## EXERCISE DESCRIPTION
Take the data below and copy exactly the lines starting at the one with "Keep writing the" and finishing at the one with "14, 3.0, 0))", both included.

## SUPPLIED MATERIAL
====================

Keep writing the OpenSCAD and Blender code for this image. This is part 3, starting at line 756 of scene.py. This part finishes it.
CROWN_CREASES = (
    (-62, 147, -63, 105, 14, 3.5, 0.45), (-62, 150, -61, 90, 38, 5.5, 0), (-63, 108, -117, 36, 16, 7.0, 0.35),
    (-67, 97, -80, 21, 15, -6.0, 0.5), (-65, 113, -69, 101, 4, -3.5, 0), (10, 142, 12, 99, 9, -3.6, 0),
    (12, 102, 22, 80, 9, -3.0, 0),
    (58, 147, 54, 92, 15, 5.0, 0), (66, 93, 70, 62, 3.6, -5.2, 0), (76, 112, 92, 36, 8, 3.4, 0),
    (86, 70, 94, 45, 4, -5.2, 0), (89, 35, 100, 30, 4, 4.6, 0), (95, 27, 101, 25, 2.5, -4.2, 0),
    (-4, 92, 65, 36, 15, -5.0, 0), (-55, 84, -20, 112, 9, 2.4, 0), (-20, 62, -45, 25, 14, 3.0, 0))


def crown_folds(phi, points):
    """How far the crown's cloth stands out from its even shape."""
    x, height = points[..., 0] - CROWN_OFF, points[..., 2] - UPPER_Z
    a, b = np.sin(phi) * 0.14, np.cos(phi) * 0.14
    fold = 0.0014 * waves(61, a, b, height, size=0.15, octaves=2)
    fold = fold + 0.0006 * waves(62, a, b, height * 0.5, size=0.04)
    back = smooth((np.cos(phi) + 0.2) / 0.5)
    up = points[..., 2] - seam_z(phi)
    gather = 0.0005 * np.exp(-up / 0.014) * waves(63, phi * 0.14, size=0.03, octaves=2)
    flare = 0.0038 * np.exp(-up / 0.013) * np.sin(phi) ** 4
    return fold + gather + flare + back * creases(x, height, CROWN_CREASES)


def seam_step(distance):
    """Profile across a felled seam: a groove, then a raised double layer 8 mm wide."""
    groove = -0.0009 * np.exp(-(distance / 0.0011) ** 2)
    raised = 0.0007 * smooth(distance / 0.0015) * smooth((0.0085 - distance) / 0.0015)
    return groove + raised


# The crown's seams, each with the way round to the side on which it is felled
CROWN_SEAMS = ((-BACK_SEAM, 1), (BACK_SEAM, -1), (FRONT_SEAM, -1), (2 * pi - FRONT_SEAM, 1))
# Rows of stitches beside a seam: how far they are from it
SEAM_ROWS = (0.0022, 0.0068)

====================

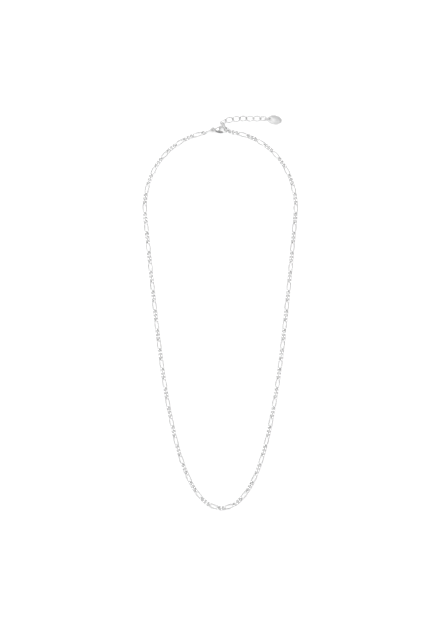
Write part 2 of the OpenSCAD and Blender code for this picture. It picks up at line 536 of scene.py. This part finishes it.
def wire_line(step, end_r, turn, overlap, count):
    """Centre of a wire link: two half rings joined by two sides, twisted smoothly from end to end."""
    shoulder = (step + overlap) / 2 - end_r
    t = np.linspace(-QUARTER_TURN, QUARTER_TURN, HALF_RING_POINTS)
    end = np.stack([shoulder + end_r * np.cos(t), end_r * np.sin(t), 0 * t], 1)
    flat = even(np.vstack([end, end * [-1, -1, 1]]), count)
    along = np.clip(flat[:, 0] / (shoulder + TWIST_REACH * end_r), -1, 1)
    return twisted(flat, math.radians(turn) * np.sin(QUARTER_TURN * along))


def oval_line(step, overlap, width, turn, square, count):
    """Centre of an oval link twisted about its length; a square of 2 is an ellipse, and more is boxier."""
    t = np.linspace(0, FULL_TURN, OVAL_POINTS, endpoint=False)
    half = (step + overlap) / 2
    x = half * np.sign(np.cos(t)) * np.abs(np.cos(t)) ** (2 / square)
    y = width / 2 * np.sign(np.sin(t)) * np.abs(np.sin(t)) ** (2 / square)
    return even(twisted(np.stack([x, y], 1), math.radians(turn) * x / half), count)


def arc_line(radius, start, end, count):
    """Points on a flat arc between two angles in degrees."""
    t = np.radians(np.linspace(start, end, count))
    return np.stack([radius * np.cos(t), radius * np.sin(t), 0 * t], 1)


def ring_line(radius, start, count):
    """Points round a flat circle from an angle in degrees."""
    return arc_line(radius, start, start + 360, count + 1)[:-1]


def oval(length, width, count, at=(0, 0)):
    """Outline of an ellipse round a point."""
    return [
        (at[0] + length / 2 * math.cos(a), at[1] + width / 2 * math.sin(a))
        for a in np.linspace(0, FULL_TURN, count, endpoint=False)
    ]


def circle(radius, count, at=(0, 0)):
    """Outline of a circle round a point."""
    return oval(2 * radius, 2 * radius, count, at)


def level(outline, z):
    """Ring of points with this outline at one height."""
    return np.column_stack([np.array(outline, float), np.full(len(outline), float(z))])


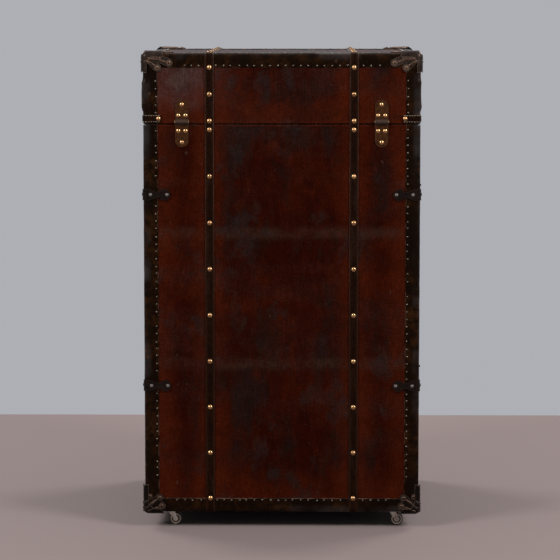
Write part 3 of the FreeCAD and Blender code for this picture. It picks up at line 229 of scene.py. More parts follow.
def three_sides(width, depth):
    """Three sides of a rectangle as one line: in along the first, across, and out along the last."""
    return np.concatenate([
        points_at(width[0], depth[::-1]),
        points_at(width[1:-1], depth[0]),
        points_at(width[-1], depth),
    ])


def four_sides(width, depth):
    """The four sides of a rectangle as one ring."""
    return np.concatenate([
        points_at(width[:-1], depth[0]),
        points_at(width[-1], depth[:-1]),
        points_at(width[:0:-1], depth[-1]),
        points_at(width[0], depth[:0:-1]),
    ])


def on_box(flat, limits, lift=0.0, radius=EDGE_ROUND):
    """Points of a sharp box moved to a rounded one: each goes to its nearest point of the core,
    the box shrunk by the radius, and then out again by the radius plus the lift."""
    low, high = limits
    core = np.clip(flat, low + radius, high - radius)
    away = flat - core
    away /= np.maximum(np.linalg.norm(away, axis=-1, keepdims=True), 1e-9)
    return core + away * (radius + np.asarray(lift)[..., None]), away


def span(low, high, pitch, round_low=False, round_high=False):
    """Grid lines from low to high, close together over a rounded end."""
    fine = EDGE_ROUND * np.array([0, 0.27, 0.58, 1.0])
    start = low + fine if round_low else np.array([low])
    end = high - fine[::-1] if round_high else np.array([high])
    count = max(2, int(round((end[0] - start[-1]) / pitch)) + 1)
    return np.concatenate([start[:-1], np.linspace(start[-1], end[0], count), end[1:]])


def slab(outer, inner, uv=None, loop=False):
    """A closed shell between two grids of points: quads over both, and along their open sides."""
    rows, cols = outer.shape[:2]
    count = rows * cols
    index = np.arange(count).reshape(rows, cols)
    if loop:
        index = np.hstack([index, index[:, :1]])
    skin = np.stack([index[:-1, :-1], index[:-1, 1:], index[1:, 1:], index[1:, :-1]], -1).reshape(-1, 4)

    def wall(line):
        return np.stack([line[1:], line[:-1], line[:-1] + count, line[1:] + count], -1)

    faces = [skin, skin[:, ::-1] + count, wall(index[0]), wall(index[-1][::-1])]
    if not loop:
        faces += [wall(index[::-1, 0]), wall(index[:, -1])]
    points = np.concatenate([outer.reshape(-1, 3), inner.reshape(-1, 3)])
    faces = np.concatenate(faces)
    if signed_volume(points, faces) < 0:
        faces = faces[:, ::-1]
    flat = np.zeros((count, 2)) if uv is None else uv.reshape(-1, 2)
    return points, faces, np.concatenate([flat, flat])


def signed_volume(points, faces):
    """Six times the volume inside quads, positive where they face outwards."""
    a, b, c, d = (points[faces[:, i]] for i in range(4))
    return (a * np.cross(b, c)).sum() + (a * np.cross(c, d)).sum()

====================

## THE ANSWER
Keep writing the OpenSCAD and Blender code for this image. This is part 3, starting at line 756 of scene.py. This part finishes it.
CROWN_CREASES = (
    (-62, 147, -63, 105, 14, 3.5, 0.45), (-62, 150, -61, 90, 38, 5.5, 0), (-63, 108, -117, 36, 16, 7.0, 0.35),
    (-67, 97, -80, 21, 15, -6.0, 0.5), (-65, 113, -69, 101, 4, -3.5, 0), (10, 142, 12, 99, 9, -3.6, 0),
    (12, 102, 22, 80, 9, -3.0, 0),
    (58, 147, 54, 92, 15, 5.0, 0), (66, 93, 70, 62, 3.6, -5.2, 0), (76, 112, 92, 36, 8, 3.4, 0),
    (86, 70, 94, 45, 4, -5.2, 0), (89, 35, 100, 30, 4, 4.6, 0), (95, 27, 101, 25, 2.5, -4.2, 0),
    (-4, 92, 65, 36, 15, -5.0, 0), (-55, 84, -20, 112, 9, 2.4, 0), (-20, 62, -45, 25, 14, 3.0, 0))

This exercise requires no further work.